In our School Board races, the issue becomes one of whether we support Superintendent Dwight Jones and his difficult and, yes, sometimes painful reform agenda, or whether we want to undermine this effort and revert to the status quo. If you believe anything Gov. Jindal has been saying, the answer is clear — reform.

But, I digress. Back to Jindal’s message: “There are certainly many education reforms that compete for attention and resources and have become fads over time. ... The research, however, is clear that the variable with the greatest impact on student achievement is the effectiveness of a child’s teacher. Nothing else comes close. ... I am not sure you need a study to tell you having a great teacher in every classroom should be our top priority, but our policies seem designed to accomplish the opposite.”

Jindal then cited many examples of how an effective teacher can affect a child’s future earnings by tens and hundreds of thousands of dollars during his or her lifetime. So let’s hear it for good teachers. That is what Superintendent Jones is shooting for, and I believe that is what every parent and every citizen should be trying to achieve.

So, here is the point:

Jindal goes on to point out the absolute need for effective reform of a brilliant idea — a public education for every American. He even suggests, among a number of good ideas, something that every person in business knows to be the truth and every parent knows instinctively: “We must end hiring, firing, promotion and payment policies based on seniority rather than effectiveness.”

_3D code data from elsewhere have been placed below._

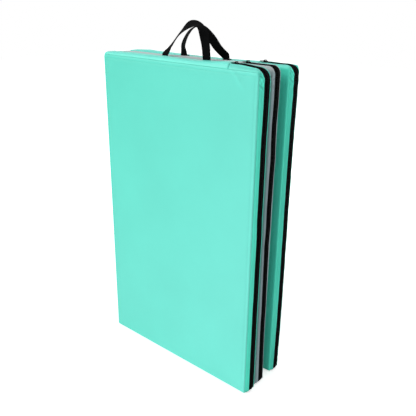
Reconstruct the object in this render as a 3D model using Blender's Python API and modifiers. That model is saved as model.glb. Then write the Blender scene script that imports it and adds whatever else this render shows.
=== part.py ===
"""Tri-fold gymnastics mat, folded like a Z and standing on edge. Metres, +Z up.

The origin is the middle of the middle panel's base, on the floor. X runs across the panels,
with their zips at +X, and Y runs from the front panel to the rear one. Each panel is a foam
core in a boxed cover: two face sheets, a plain boxing, two zip walls, and a zip that wraps
round the right side and both right corners. Fold strips join the panels, and the front and
rear panels hang on empties that stand on the fold axes.
"""

import math

import bmesh
import bpy
from mathutils import Matrix, Vector

# Panels: sizes are from seam to seam, as the foam is cut
PANEL_WIDTH = 0.600
PANEL_HEIGHT = 1.000
PANEL_THICKNESS = 0.050
PANEL_SPACING = 0.001
FAN_ANGLE = math.radians(4.0)
FACE_CROWN = 0.0015
CROWN_INSET = 0.090

# Covers: a bulge is how far a side wall's crest stands out from the seams, and a rise is how far
# the top wall's does
FRONT_BULGE = 0.009
MIDDLE_BULGE = 0.005
REAR_BULGE = 0.009
FRONT_RISE = 0.012
MIDDLE_RISE = 0.0105
REAR_RISE = 0.0055
CREST_FLAT = 0.0115
WALL_ARC = 0.25
BASE_LIFT = 0.004
BASE_BULGE = 0.006
VINYL = 0.0008
EDGE_RADIUS = 0.004
FACE_CORNER_RADIUS = 0.008
ZIP_CORNER_DRAW = 2.5
PLAIN_CORNER_DRAW = 1.0
CORNER_LIMIT = 1.5
CORNER_STEPS = 6
EDGE_STEPS = 3
WALL_STEPS = 16
ZIP_WALL_STEPS = 3

# Clearances between sewn pieces, and from each cover to its foam
GAP = 0.0003
FOAM_EDGE_RADIUS = 0.006

# Zips
ZIP_RETURN = 0.102
ZIP_OPENING = 0.020
HEM_WIDTH = 0.003
HEM_RISE = 0.0005
TAPE_THICKNESS = 0.0006
TAPE_UNDERLAP = 0.004
TAPE_TAIL = 0.014
COIL_WIDTH = 0.006
COIL_HEIGHT = 0.002
SLIDER_LENGTH = 0.012
SLIDER_WALL = 0.0012
SLIDER_FLARE = 0.0006
SLIDER_NOSE = 0.002
SLIDER_INSET = 0.012
BRIDGE_WIDTH = 0.0022
BRIDGE_WALL = 0.0010
BRIDGE_SPAN = 0.0086
PULL_LENGTH = 0.019
PULL_WIDTH = 0.008
PULL_THICKNESS = 0.0012
PULL_BAR = 0.0016
PULL_EYE = 0.0054
PULL_DROOP = math.radians(7.0)

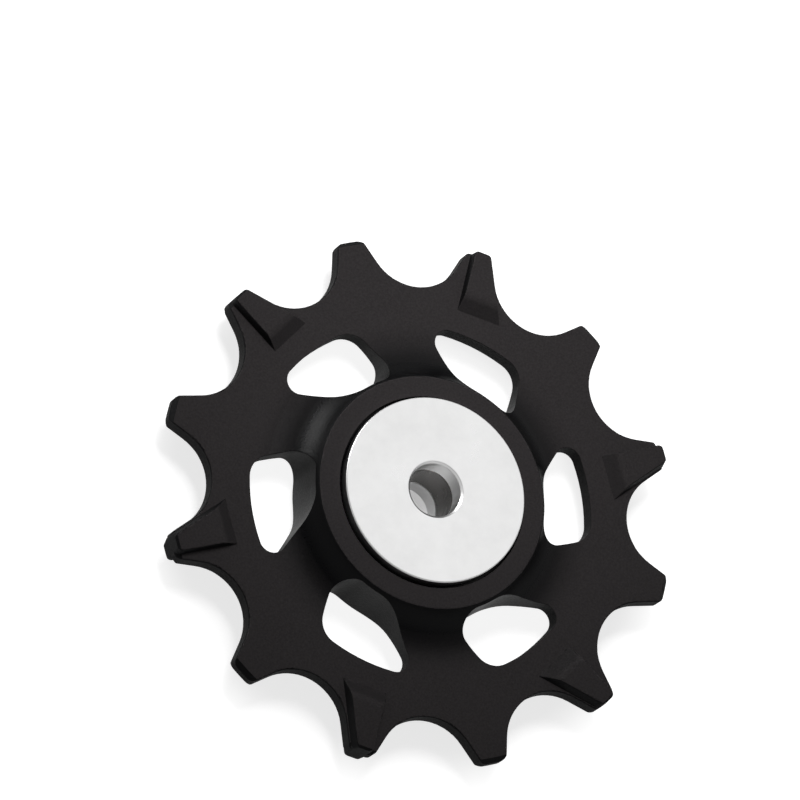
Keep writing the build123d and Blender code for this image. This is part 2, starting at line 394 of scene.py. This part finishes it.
def surroundings():
    """A white panel high beyond the wheel, pale walls and a dim ceiling. The camera sees white."""
    world = bpy.data.worlds.new("studio")
    world.use_nodes = True
    tree = world.node_tree
    tree.nodes.clear()
    direction = tree.nodes.new("ShaderNodeTexCoord").outputs["Generated"]
    height = node(tree, "ShaderNodeSeparateXYZ", {0: direction}).outputs["Z"]
    wall = smooth_step(tree, height, WALL_FADE, (WALL_LEVEL, 0.0))
    middle = (camera_axes @ Vector(PANEL_DIRECTION)).normalized()
    nearness = node(
        tree, "ShaderNodeVectorMath", {0: direction, 1: middle}, operation="DOT_PRODUCT"
    )
    panel = smooth_step(tree, nearness.outputs["Value"], PANEL_FADE, (0.0, 1.0))
    lit = arithmetic(tree, "MAXIMUM", wall, panel)
    lit = remap(tree, lit, (0.0, 1.0), (ROOM_LEVEL, 1.0))
    from_camera = tree.nodes.new("ShaderNodeLightPath").outputs["Is Camera Ray"]
    seen = arithmetic(tree, "MAXIMUM", lit, from_camera)
    soft = node(tree, "ShaderNodeBackground", {"Color": grey(1), "Strength": ROOM_LIGHT})
    white = node(tree, "ShaderNodeBackground", {"Color": grey(1), "Strength": seen})
    shaders = {0: shown_directly(tree), 1: soft.outputs[0], 2: white.outputs[0]}
    mix = node(tree, "ShaderNodeMixShader", shaders)
    node(tree, "ShaderNodeOutputWorld", {"Surface": mix.outputs[0]})
    scene.world = world


def lamp(name, place, aim, size, spread, power):
    """A square lamp. Its place and aim are in the camera's axes, from the bore's middle."""
    data = bpy.data.lights.new(name, "AREA")
    data.shape = "SQUARE"
    data.size = size
    data.spread = math.radians(spread)
    data.energy = power
    made = bpy.data.objects.new(name, data)
    backwards = camera_axes @ (Vector(place) - Vector(aim))
    made.location = camera_axes @ Vector(place)
    made.rotation_mode = "QUATERNION"
    made.rotation_quaternion = backwards.to_track_quat("Z", "Y")
    scene.collection.objects.link(made)
    return made


table()
surroundings()

# The key lights the matt faces from above and isn't mirrored. The edge light is only mirrored,
# above all by the flare's upper left.
key = lamp(
    "key",
    place=(0.035, 0.10, 0.12),
    aim=(0.006, 0.029, 0.0),
    size=0.06,
    spread=50,
    power=0.0265,
)
key.visible_glossy = False
edge_light = lamp(
    "edge_light",
    place=(-0.18, 0.34, 0.11),
    aim=(0.0, 0.0, 0.0),
    size=0.2,
    spread=180,
    power=1.0,
)
edge_light.visible_diffuse = False

# View

scene.view_settings.view_transform = "Standard"
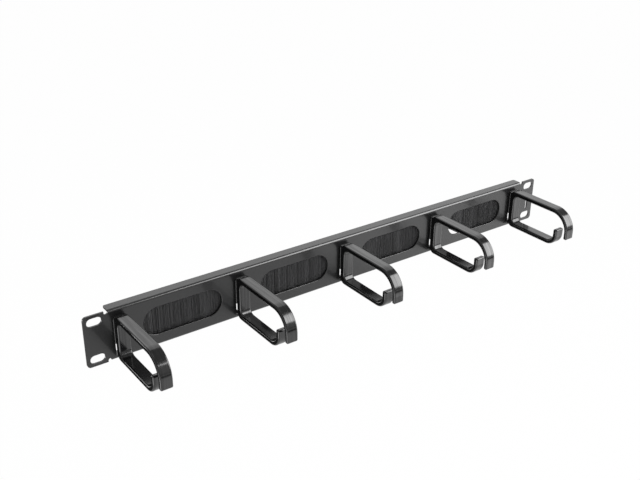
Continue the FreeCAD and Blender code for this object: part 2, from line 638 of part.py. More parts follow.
os.makedirs("parts", exist_ok=True)
for node in nodes:
    node.Shape.exportStep("parts/%s.step" % node.Label)
    box = node.Shape.BoundBox
    print("%-18s solids %d  volume %9.1f  x %7.1f %7.1f  y %6.1f %6.1f  z %6.1f %6.1f" % (
        node.Label, len(node.Shape.Solids), node.Shape.Volume, box.XMin, box.XMax, box.YMin,
        box.YMax, box.ZMin, box.ZMax))
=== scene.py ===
"""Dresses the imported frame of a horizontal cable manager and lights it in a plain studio.

The folded panel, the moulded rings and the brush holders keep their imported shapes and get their
finishes here. The bristle packs become real filaments folded over their core wires, and the weld
studs get their threads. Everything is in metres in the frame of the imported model.
"""

import logging
import math
from dataclasses import dataclass, field
from enum import Enum
from typing import Any, Optional, Sequence, Union

import bpy
import numpy as np
from mathutils import Matrix, Vector


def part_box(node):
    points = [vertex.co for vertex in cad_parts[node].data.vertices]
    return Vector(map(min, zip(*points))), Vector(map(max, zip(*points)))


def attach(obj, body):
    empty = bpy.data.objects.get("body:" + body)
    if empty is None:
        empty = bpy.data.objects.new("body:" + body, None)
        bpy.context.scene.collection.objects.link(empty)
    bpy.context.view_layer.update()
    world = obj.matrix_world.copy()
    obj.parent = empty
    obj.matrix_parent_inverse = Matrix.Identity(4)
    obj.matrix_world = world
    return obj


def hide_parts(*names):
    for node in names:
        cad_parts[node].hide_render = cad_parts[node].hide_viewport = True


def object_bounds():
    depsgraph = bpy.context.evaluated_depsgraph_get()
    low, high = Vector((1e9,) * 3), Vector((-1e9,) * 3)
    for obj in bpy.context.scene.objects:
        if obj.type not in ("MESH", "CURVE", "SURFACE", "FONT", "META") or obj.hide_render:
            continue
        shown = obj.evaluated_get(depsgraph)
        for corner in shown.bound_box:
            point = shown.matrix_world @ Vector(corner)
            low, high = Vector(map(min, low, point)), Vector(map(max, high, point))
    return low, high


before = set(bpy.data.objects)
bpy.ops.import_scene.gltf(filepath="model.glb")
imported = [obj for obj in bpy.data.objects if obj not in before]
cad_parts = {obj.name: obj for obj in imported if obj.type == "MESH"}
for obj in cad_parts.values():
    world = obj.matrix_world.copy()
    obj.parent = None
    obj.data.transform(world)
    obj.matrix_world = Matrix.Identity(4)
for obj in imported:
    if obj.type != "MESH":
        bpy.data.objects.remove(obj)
cad_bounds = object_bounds()

log = logging.getLogger("cable_manager")

MM = 0.001
ROOT = "root"
COAT_IOR = 1.75     # of the clear gloss over the paint and the mouldings
TONE = "tone"       # the point attribute that holds each filament's shade
SEED = 40           # of the random draws, plus the brush's number


# ------------------------------------------------------------------------------ shader helpers
Number = Union[float, int, "Value"]
Colour = tuple[float, float, float]
Stretch = tuple[float, float, float]


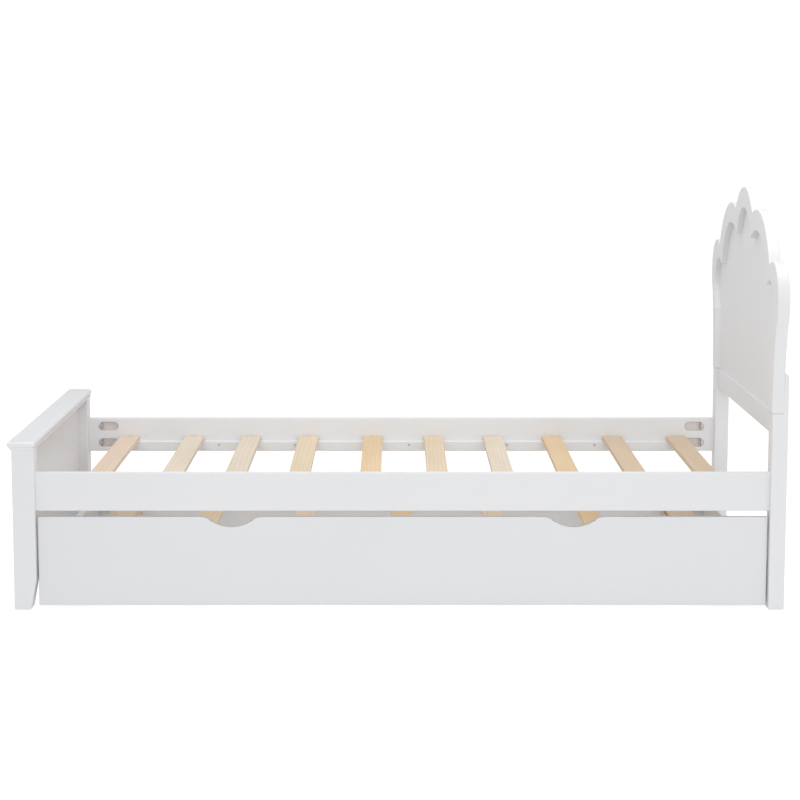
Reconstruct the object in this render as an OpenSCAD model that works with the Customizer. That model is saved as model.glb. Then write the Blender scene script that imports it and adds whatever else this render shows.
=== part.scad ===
// Trundle bed: a slatted bed on four legs with a scalloped headboard and a low footboard,
// and a wheeled trundle that rolls out from under its near side.
// X runs along the bed from the footboard (-X) to the headboard (+X), the near side faces -Y,
// and Z = 0 is the floor. The origin is on the floor under the middle of the whole bed.

/* [Bed] */
// Length over the footboard cap and the headboard legs
bed_length = 2028; // [1990:1:2080]
// Width over the outer faces of the posts
bed_width = 1070; // [1060:1:1090]
// Height of the middle lobe of the headboard
headboard_h = 1089; // [1070:1:1110]

/* [Posts and legs] */
// Side of a footboard post, and width of a headboard leg
post_w = 58; // [50:1:64]
// Thickness of a headboard leg along the bed
leg_t = 41; // [38:1:44]
// Height of the taper at the foot of a footboard post
taper_h = 82; // [40:1:110]
// How far that taper cuts into the post
taper_in = 15; // [5:1:20]
// Height of the plastic glides under the posts and legs
glide_h = 2; // [1:0.5:3]

/* [Footboard] */
// Height of the top of the cap
footboard_h = 449; // [440:1:480]
// Thickness of the rounded edge of the cap
cap_t = 18; // [14:1:20]
// How far the cap stands out past the outer side and the two ends
cap_out = 10; // [6:1:14]
// How far the cap stands out past the inner side
cap_in = 4; // [2:1:6]

/* [Side rails] */
// Height of a rail
rail_h = 102; // [96:1:120]
// Thickness of a rail
rail_t = 20; // [18:1:24]
// Height of a rail's lower edge above the floor
rail_z = 262; // [258:1:280]
// How far a rail's outer face lies behind the posts' faces
rail_setback = 18; // [12:1:22]
// Length of a bolt access slot
slot_l = 60; // [50:1:70]
// Width of a bolt access slot
slot_w = 27; // [24:1:28]

/* [Slats] */
// Width of a slat
slat_w = 58; // [50:1:68]
// Thickness of a slat
slat_t = 14; // [12:1:15]

/* [Trundle] */
// Height of the trundle's front panel
front_h = 236; // [220:1:238]
// Height of that panel's lower edge above the floor
front_z = 10; // [8:1:18]
// Gap at each end of that panel
front_gap = 4; // [3:0.5:8]
// Width of a hand cut-out in its top edge
handle_w = 160; // [130:1:180]
// Depth of a hand cut-out
handle_d = 27; // [22:1:34]
// Radius of a trundle wheel
wheel_r = 25; // [20:1:25]

/* [Hidden] */
$fn = 64;
white = [0.93, 0.93, 0.94];
pine = [0.9, 0.82, 0.7];
steel = [0.62, 0.63, 0.65];
plastic = [0.25, 0.25, 0.27];
NEAR = -1;
FAR = 1;

half_w = bed_width / 2;
post_in = half_w - post_w;
foot_out = cap_out - bed_length / 2;
foot_in = foot_out + post_w;
head_out = bed_length / 2;
head_in = head_out - leg_t;

// Footboard: cap, two rails and a thin panel in their grooves
cap_step_t = 6;
cap_step = 4;
cap_bottom = footboard_h - cap_t;
post_top = cap_bottom - cap_step_t;
foot_recess = 28;
foot_inner_x = foot_in - foot_recess;
foot_rail_t = 24;
foot_panel_t = 15;
groove = 8;
tongue_back = 4;
top_rail_h = 64;
low_rail_z = 80;
low_rail_h = 80;

// Floor glides: a round foot on a stem, under each post and leg (X, and Y of the far one)
glide_r = 11;
glide_stem_r = 2.5;
glide_stem_l = 15;
glide_fit = 0.1;
foot_glide = [foot_out + 22, half_w - post_w / 2];
head_glide = [head_in + leg_t / 2, half_w - post_w / 2];

// Side rails: slots, bolts and nuts
rail_y = half_w - rail_setback - rail_t;
slot_from_end = 30;
slot_depth = 14;
slot_heights = [rail_z + 26, rail_z + rail_h - 26];
bolt_r = 4;
bolt_hole_r = 4.5;
bolt_fit = 0.05;
bolt_in = 9;
bolt_in_post = 22;
bolt_past_rail_end = slot_from_end + 14;
insert_r = 6.5;
insert_l = 25;
nut_t = 12;
nut_w = 9;
nut_fit = 0.3;
nut_back = 0.5;
// X of each joint between a rail and a post or leg, and the way into the rail from there
bolt_ends = [[foot_in, 1], [head_in, -1]];

// Cleats along the rails, and the slats on them
bed_slats = 10;
trundle_slats = 7;
cleat_y = 22;
cleat_z = rail_z + 4;
cleat_h = 29;
slat_z = cleat_z + cleat_h;
cleat_off_slot = 3;
cleat_x0 = foot_in + slot_from_end + slot_l + cleat_off_slot;
cleat_x1 = head_in - slot_from_end - slot_l - cleat_off_slot;
slat_first = cleat_x0 + slat_w / 2;
slat_last = cleat_x1 - slat_w / 2;
slat_pitch = (slat_last - slat_first) / (bed_slats - 1);
// Hand fitting leaves each slat a little off its even place
slat_off = [4, 17, 5, -5, 6, 5, 0, -5, -5, 4];
slat_end_gap = 3;
screw_r = 2;
screw_head_r = 3.8;
screw_head_h = 2.4;
screw_sunk = 0.3;
screw_fit = 0.05;
cross_l = 4.2;
cross_w = 1;
cross_depth = 1.6;
slat_screw_l = 28;
cleat_screw_l = 30;
head_screw_l = 34;
cleat_screw_pitch = 290;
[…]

In short, it was a long dissertation on what is wrong with our public education and what can be made right with a few significant reforms — just like the ones being undertaken here in Clark County. But then he fell way short for a man who wants to lead.

He fell into the trap of a political hack. He took a great idea, one that would be accepted wholeheartedly by the citizens of every state and every city because we all know what he is talking about, and made it an attack on President Barack Obama.

He blamed the president for spending billions of dollars during the recession to keep teachers, police officers and firefighters working across the country and not requiring local school districts to hire and fire on some federally mandated schedule. Huh?

When the top priority of this country was to keep people working — the Republicans call that JOBS — Jindal is castigating the president for doing just that. And then he has the nerve to demand that the federal government impose its will on local school districts across the country! Am I the only one who thinks I have fallen through the keyhole into some GOP Wonderland?

Can you imagine if those billions to keep our teachers working came with strings from the federal government? Jindal would have been among the first to cry foul and invoke the limited powers clause of the Constitution. He would have railed against the federal mandates. Instead, he is advocating them. Again I say, huh?

Sorry, Governor, you can’t have it both ways. And the worst part of all this is that you took a very compelling argument — one I know you are passionate about — and ruined it by forcing people to line up on either side of the political divide.

Once you blamed President Obama for doing something good without doing something bad along with it, you turned half the electorate away. Once you decreed that the federal government should have imposed its will on local governments and school boards, you lost the other half. Instead of keeping your argument about schools and our kids, and how to educate them the best way we can so they can fix in the future the mess we have made in the present, you lost the argument. And that argument should not be lost!

But that is what politics does these days. It subsumes good ideas. For the country to win, it is not necessary for one side or the other to lose. To suggest otherwise, as you have done, Governor, is a third-grade proposition and not the hallmark of an educated leader. You can and should do better than that.

A quality public education is not a matter for politics. It is a matter for parents and citizens who will depend on today’s young people for tomorrow’s rewards. We ought to be smart enough to get that part right.

Brian Greenspun is publisher and editor of the Las Vegas Sun.